[Entries from a dataset]
■ ■ ■ ■ ■ ■ ■

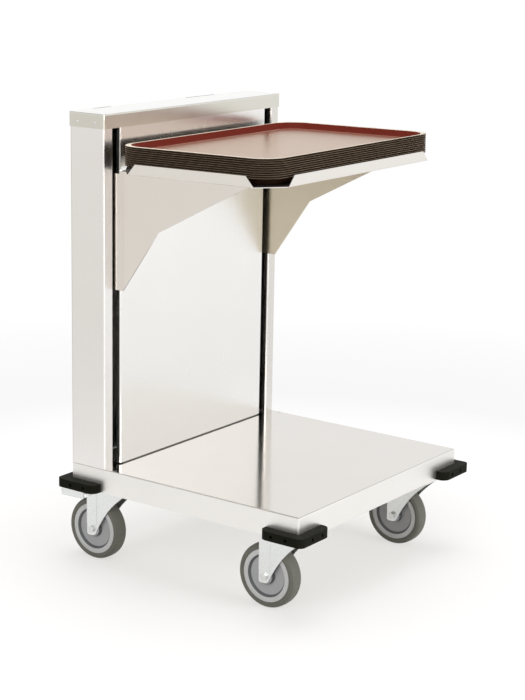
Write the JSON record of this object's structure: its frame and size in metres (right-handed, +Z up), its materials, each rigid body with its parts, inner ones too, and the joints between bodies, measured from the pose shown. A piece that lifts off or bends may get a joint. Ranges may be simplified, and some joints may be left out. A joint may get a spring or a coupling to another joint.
{
  "type": "tray dispenser cart",
  "caption": "Self-levelling tray dispenser cart: a spring-balanced tray platform on arms that run in a steel column over a wheeled base.",
  "frame": {"origin": "centre of the cart's outline on the floor", "axes": "+Z up; +Y towards the column at the rear; +X to the right seen from the front, where the trays are taken"},
  "size_m": [0.606, 0.63, 0.898],
  "materials": {
    "stainless": "satin stainless sheet with a fine grain",
    "polished_steel": "bright stainless sheet that mirrors the deck",
    "bumper": "black moulded polymer, slightly satin",
    "tyre": "dark olive grey rubber",
    "wheel": "light grey moulded wheel centre",
    "zinc": "bright zinc plating",
    "tray": "glossy red-brown laminate",
    "tray_edge": "dark brown laminate edges",
    "rubber": "black rubber",
    "roller": "natural nylon",
    "spring_wire": "oiled spring wire",
    "hardware": "zinc plated fasteners"
  },
  "bodies": {
    "cart": {"base_pan": "stainless", "caster_channel_front": "stainless", "caster_channel_rear": "stainless", "side_panel_left": "stainless", "side_panel_right": "stainless", "front_panel": "polished_steel", "header": "stainless", "foot_cleat": "stainless", "rear_cover": "stainless", "cover_screws": "hardware", "cap": "stainless", "cap_rivets": "hardware", "guide_rail_left": "stainless", "guide_rail_right": "stainless", "spring_hanger": "stainless", "stops_upper": "rubber", "stops_lower": "rubber", "bumper_front_left": "bumper", "bumper_front_right": "bumper", "bumper_rear_left": "bumper", "bumper_rear_right": "bumper", "bumper_screws": "hardware", "caster_plates": "zinc", "caster_bolts": "hardware"},
    "carriage": {"arm_left": "stainless", "arm_right": "stainless", "arm_brace": "stainless", "pull_bar": "stainless", "springs": "spring_wire", "roller_pins": "hardware", "platform": "stainless", "platform_studs": "hardware"},
    "tray_stack": {"tray_stack": "tray_edge", "upper_trays": "tray_edge"},
    "top_tray": {"top_tray": "tray"},
    "roller_upper_left": {"roller_upper_left": "roller"},
    "roller_upper_right": {"roller_upper_right": "roller"},
    "roller_lower_left": {"roller_lower_left": "roller"},
    "roller_lower_right": {"roller_lower_right": "roller"},
    "caster_front_left": {"fork_front_left": "zinc", "axle_front_left": "hardware"},
    "wheel_front_left": {"wheel_front_left": "wheel", "tyre_front_left": "tyre"},
    "caster_front_right": {"fork_front_right": "zinc", "axle_front_right": "hardware"},
    "wheel_front_right": {"wheel_front_right": "wheel", "tyre_front_right": "tyre"},
    "caster_rear_left": {"fork_rear_left": "zinc", "axle_rear_left": "hardware", "brake_pin_left": "hardware"},
    "wheel_rear_left": {"wheel_rear_left": "wheel", "tyre_rear_left": "tyre"},
    "caster_rear_right": {"fork_rear_right": "zinc", "axle_rear_right": "hardware", "brake_pin_right": "hardware"},
    "wheel_rear_right": {"wheel_rear_right": "wheel", "tyre_rear_right": "tyre"},
    "brake_pedal_left": {"brake_pedal_left": "zinc"},
    "brake_pedal_right": {"brake_pedal_right": "zinc"}
  },
  "joints": [
    {"name": "carriage_slide", "type": "slide", "parent": "cart", "child": "carriage", "axis": [0, 0, 1], "range_m": [-0.34, 0.06], "stiffness_N_per_m": 1418, "springref_m": 0.0963, "deforming": ["springs"]},
    {"name": "roller_upper_left_spin", "type": "hinge", "parent": "carriage", "child": "roller_upper_left", "pos_m": [-0.2655, 0.2085, 0.765], "axis": [1, 0, 0], "range_deg": [-1170, 210]},
    {"name": "roller_lower_left_spin", "type": "hinge", "parent": "carriage", "child": "roller_lower_left", "pos_m": [-0.2655, 0.2085, 0.5815], "axis": [1, 0, 0], "range_deg": [-210, 1170]},
    {"name": "roller_upper_right_spin", "type": "hinge", "parent": "carriage", "child": "roller_upper_right", "pos_m": [0.2655, 0.2085, 0.765], "axis": [1, 0, 0], "range_deg": [-1170, 210]},
    {"name": "roller_lower_right_spin", "type": "hinge", "parent": "carriage", "child": "roller_lower_right", "pos_m": [0.2655, 0.2085, 0.5815], "axis": [1, 0, 0], "range_deg": [-210, 1170]},
    {"name": "tray_stack_lift", "type": "slide", "parent": "carriage", "child": "tray_stack", "axis": [0, 0, 1], "range_m": [0, 0.2]},
    {"name": "top_tray_lift", "type": "slide", "parent": "tray_stack", "child": "top_tray", "axis": [0, 0, 1], "range_m": [0, 0.15]},
    {"name": "caster_front_left_swivel", "type": "hinge", "parent": "cart", "child": "caster_front_left", "pos_m": [-0.226, -0.23, 0.148], "axis": [0, 0, 1], "continuous": true},
    {"name": "wheel_front_left_spin", "type": "hinge", "parent": "caster_front_left", "child": "wheel_front_left", "pos_m": [-0.226, -0.194, 0.0635], "axis": [1, 0, 0], "continuous": true},
    {"name": "caster_front_right_swivel", "type": "hinge", "parent": "cart", "child": "caster_front_right", "pos_m": [0.226, -0.23, 0.148], "axis": [0, 0, 1], "continuous": true},
    {"name": "wheel_front_right_spin", "type": "hinge", "parent": "caster_front_right", "child": "wheel_front_right", "pos_m": [0.226, -0.194, 0.0635], "axis": [1, 0, 0], "continuous": true},
    {"name": "caster_rear_left_swivel", "type": "hinge", "parent": "cart", "child": "caster_rear_left", "pos_m": [-0.226, 0.194, 0.148], "axis": [0, 0, 1], "continuous": true},
    {"name": "wheel_rear_left_spin", "type": "hinge", "parent": "caster_rear_left", "child": "wheel_rear_left", "pos_m": [-0.226, 0.23, 0.0635], "axis": [1, 0, 0], "continuous": true},
    {"name": "caster_rear_right_swivel", "type": "hinge", "parent": "cart", "child": "caster_rear_right", "pos_m": [0.226, 0.194, 0.148], "axis": [0, 0, 1], "continuous": true},
    {"name": "wheel_rear_right_spin", "type": "hinge", "parent": "caster_rear_right", "child": "wheel_rear_right", "pos_m": [0.226, 0.23, 0.0635], "axis": [1, 0, 0], "continuous": true},
    {"name": "brake_pedal_left_press", "type": "hinge", "parent": "caster_rear_left", "child": "brake_pedal_left", "pos_m": [-0.226, 0.235, 0.136], "axis": [-1, 0, 0], "range_deg": [0, 18]},
    {"name": "brake_pedal_right_press", "type": "hinge", "parent": "caster_rear_right", "child": "brake_pedal_right", "pos_m": [0.226, 0.235, 0.136], "axis": [-1, 0, 0], "range_deg": [0, 18]}
  ],
  "couplings": [
    {"joint": "roller_upper_left_spin", "follows": "carriage_slide", "rad_per_m": 59.88},
    {"joint": "roller_lower_left_spin", "follows": "carriage_slide", "rad_per_m": -59.88},
    {"joint": "roller_upper_right_spin", "follows": "carriage_slide", "rad_per_m": 59.88},
    {"joint": "roller_lower_right_spin", "follows": "carriage_slide", "rad_per_m": -59.88}
  ]
}
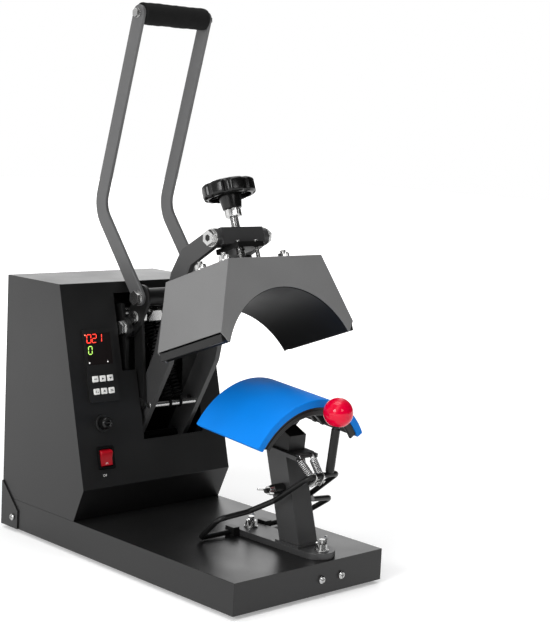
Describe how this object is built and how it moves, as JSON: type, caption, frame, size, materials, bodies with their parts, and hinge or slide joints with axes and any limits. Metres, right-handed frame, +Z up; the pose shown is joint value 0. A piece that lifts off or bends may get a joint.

■ ■ ■ ■ ■ ■ ■

TASK GOAL = Above are some records; repeat all of them exactly.

COMPLETE RESPONSE =
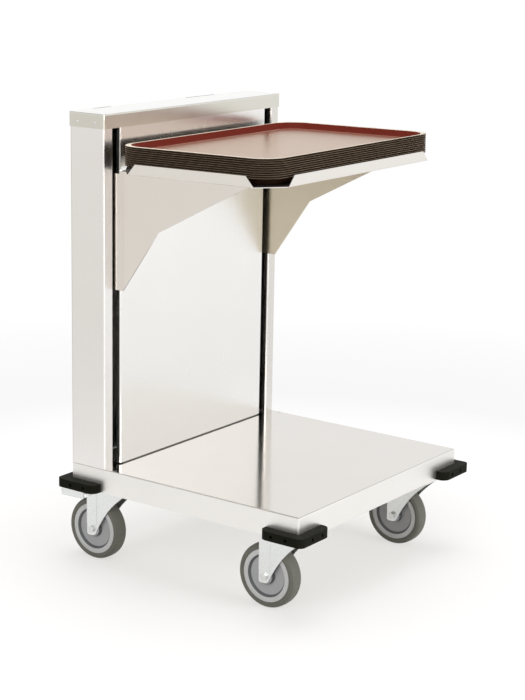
Write the JSON record of this object's structure: its frame and size in metres (right-handed, +Z up), its materials, each rigid body with its parts, inner ones too, and the joints between bodies, measured from the pose shown. A piece that lifts off or bends may get a joint. Ranges may be simplified, and some joints may be left out. A joint may get a spring or a coupling to another joint.
{
  "type": "tray dispenser cart",
  "caption": "Self-levelling tray dispenser cart: a spring-balanced tray platform on arms that run in a steel column over a wheeled base.",
  "frame": {"origin": "centre of the cart's outline on the floor", "axes": "+Z up; +Y towards the column at the rear; +X to the right seen from the front, where the trays are taken"},
  "size_m": [0.606, 0.63, 0.898],
  "materials": {
    "stainless": "satin stainless sheet with a fine grain",
    "polished_steel": "bright stainless sheet that mirrors the deck",
    "bumper": "black moulded polymer, slightly satin",
    "tyre": "dark olive grey rubber",
    "wheel": "light grey moulded wheel centre",
    "zinc": "bright zinc plating",
    "tray": "glossy red-brown laminate",
    "tray_edge": "dark brown laminate edges",
    "rubber": "black rubber",
    "roller": "natural nylon",
    "spring_wire": "oiled spring wire",
    "hardware": "zinc plated fasteners"
  },
  "bodies": {
    "cart": {"base_pan": "stainless", "caster_channel_front": "stainless", "caster_channel_rear": "stainless", "side_panel_left": "stainless", "side_panel_right": "stainless", "front_panel": "polished_steel", "header": "stainless", "foot_cleat": "stainless", "rear_cover": "stainless", "cover_screws": "hardware", "cap": "stainless", "cap_rivets": "hardware", "guide_rail_left": "stainless", "guide_rail_right": "stainless", "spring_hanger": "stainless", "stops_upper": "rubber", "stops_lower": "rubber", "bumper_front_left": "bumper", "bumper_front_right": "bumper", "bumper_rear_left": "bumper", "bumper_rear_right": "bumper", "bumper_screws": "hardware", "caster_plates": "zinc", "caster_bolts": "hardware"},
    "carriage": {"arm_left": "stainless", "arm_right": "stainless", "arm_brace": "stainless", "pull_bar": "stainless", "springs": "spring_wire", "roller_pins": "hardware", "platform": "stainless", "platform_studs": "hardware"},
    "tray_stack": {"tray_stack": "tray_edge", "upper_trays": "tray_edge"},
    "top_tray": {"top_tray": "tray"},
    "roller_upper_left": {"roller_upper_left": "roller"},
    "roller_upper_right": {"roller_upper_right": "roller"},
    "roller_lower_left": {"roller_lower_left": "roller"},
    "roller_lower_right": {"roller_lower_right": "roller"},
    "caster_front_left": {"fork_front_left": "zinc", "axle_front_left": "hardware"},
    "wheel_front_left": {"wheel_front_left": "wheel", "tyre_front_left": "tyre"},
    "caster_front_right": {"fork_front_right": "zinc", "axle_front_right": "hardware"},
    "wheel_front_right": {"wheel_front_right": "wheel", "tyre_front_right": "tyre"},
    "caster_rear_left": {"fork_rear_left": "zinc", "axle_rear_left": "hardware", "brake_pin_left": "hardware"},
    "wheel_rear_left": {"wheel_rear_left": "wheel", "tyre_rear_left": "tyre"},
    "caster_rear_right": {"fork_rear_right": "zinc", "axle_rear_right": "hardware", "brake_pin_right": "hardware"},
    "wheel_rear_right": {"wheel_rear_right": "wheel", "tyre_rear_right": "tyre"},
    "brake_pedal_left": {"brake_pedal_left": "zinc"},
    "brake_pedal_right": {"brake_pedal_right": "zinc"}
  },
  "joints": [
    {"name": "carriage_slide", "type": "slide", "parent": "cart", "child": "carriage", "axis": [0, 0, 1], "range_m": [-0.34, 0.06], "stiffness_N_per_m": 1418, "springref_m": 0.0963, "deforming": ["springs"]},
    {"name": "roller_upper_left_spin", "type": "hinge", "parent": "carriage", "child": "roller_upper_left", "pos_m": [-0.2655, 0.2085, 0.765], "axis": [1, 0, 0], "range_deg": [-1170, 210]},
    {"name": "roller_lower_left_spin", "type": "hinge", "parent": "carriage", "child": "roller_lower_left", "pos_m": [-0.2655, 0.2085, 0.5815], "axis": [1, 0, 0], "range_deg": [-210, 1170]},
    {"name": "roller_upper_right_spin", "type": "hinge", "parent": "carriage", "child": "roller_upper_right", "pos_m": [0.2655, 0.2085, 0.765], "axis": [1, 0, 0], "range_deg": [-1170, 210]},
    {"name": "roller_lower_right_spin", "type": "hinge", "parent": "carriage", "child": "roller_lower_right", "pos_m": [0.2655, 0.2085, 0.5815], "axis": [1, 0, 0], "range_deg": [-210, 1170]},
    {"name": "tray_stack_lift", "type": "slide", "parent": "carriage", "child": "tray_stack", "axis": [0, 0, 1], "range_m": [0, 0.2]},
    {"name": "top_tray_lift", "type": "slide", "parent": "tray_stack", "child": "top_tray", "axis": [0, 0, 1], "range_m": [0, 0.15]},
    {"name": "caster_front_left_swivel", "type": "hinge", "parent": "cart", "child": "caster_front_left", "pos_m": [-0.226, -0.23, 0.148], "axis": [0, 0, 1], "continuous": true},
    {"name": "wheel_front_left_spin", "type": "hinge", "parent": "caster_front_left", "child": "wheel_front_left", "pos_m": [-0.226, -0.194, 0.0635], "axis": [1, 0, 0], "continuous": true},
    {"name": "caster_front_right_swivel", "type": "hinge", "parent": "cart", "child": "caster_front_right", "pos_m": [0.226, -0.23, 0.148], "axis": [0, 0, 1], "continuous": true},
    {"name": "wheel_front_right_spin", "type": "hinge", "parent": "caster_front_right", "child": "wheel_front_right", "pos_m": [0.226, -0.194, 0.0635], "axis": [1, 0, 0], "continuous": true},
    {"name": "caster_rear_left_swivel", "type": "hinge", "parent": "cart", "child": "caster_rear_left", "pos_m": [-0.226, 0.194, 0.148], "axis": [0, 0, 1], "continuous": true},
    {"name": "wheel_rear_left_spin", "type": "hinge", "parent": "caster_rear_left", "child": "wheel_rear_left", "pos_m": [-0.226, 0.23, 0.0635], "axis": [1, 0, 0], "continuous": true},
    {"name": "caster_rear_right_swivel", "type": "hinge", "parent": "cart", "child": "caster_rear_right", "pos_m": [0.226, 0.194, 0.148], "axis": [0, 0, 1], "continuous": true},
    {"name": "wheel_rear_right_spin", "type": "hinge", "parent": "caster_rear_right", "child": "wheel_rear_right", "pos_m": [0.226, 0.23, 0.0635], "axis": [1, 0, 0], "continuous": true},
    {"name": "brake_pedal_left_press", "type": "hinge", "parent": "caster_rear_left", "child": "brake_pedal_left", "pos_m": [-0.226, 0.235, 0.136], "axis": [-1, 0, 0], "range_deg": [0, 18]},
    {"name": "brake_pedal_right_press", "type": "hinge", "parent": "caster_rear_right", "child": "brake_pedal_right", "pos_m": [0.226, 0.235, 0.136], "axis": [-1, 0, 0], "range_deg": [0, 18]}
  ],
  "couplings": [
    {"joint": "roller_upper_left_spin", "follows": "carriage_slide", "rad_per_m": 59.88},
    {"joint": "roller_lower_left_spin", "follows": "carriage_slide", "rad_per_m": -59.88},
    {"joint": "roller_upper_right_spin", "follows": "carriage_slide", "rad_per_m": 59.88},
    {"joint": "roller_lower_right_spin", "follows": "carriage_slide", "rad_per_m": -59.88}
  ]
}
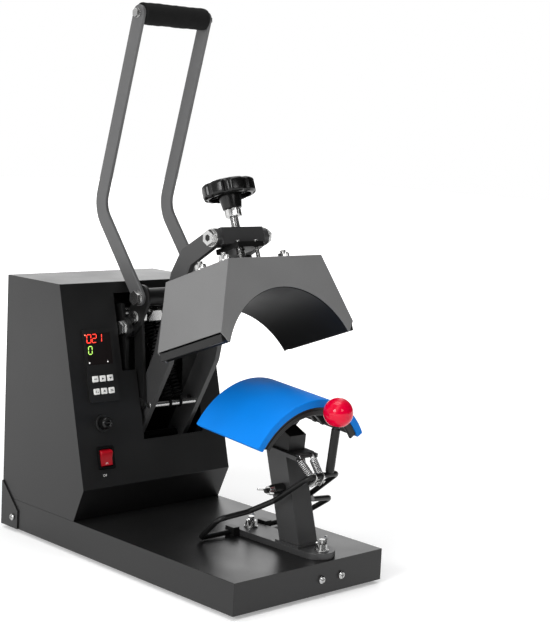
Describe how this object is built and how it moves, as JSON: type, caption, frame, size, materials, bodies with their parts, and hinge or slide joints with axes and any limits. Metres, right-handed frame, +Z up; the pose shown is joint value 0. A piece that lifts off or bends may get a joint.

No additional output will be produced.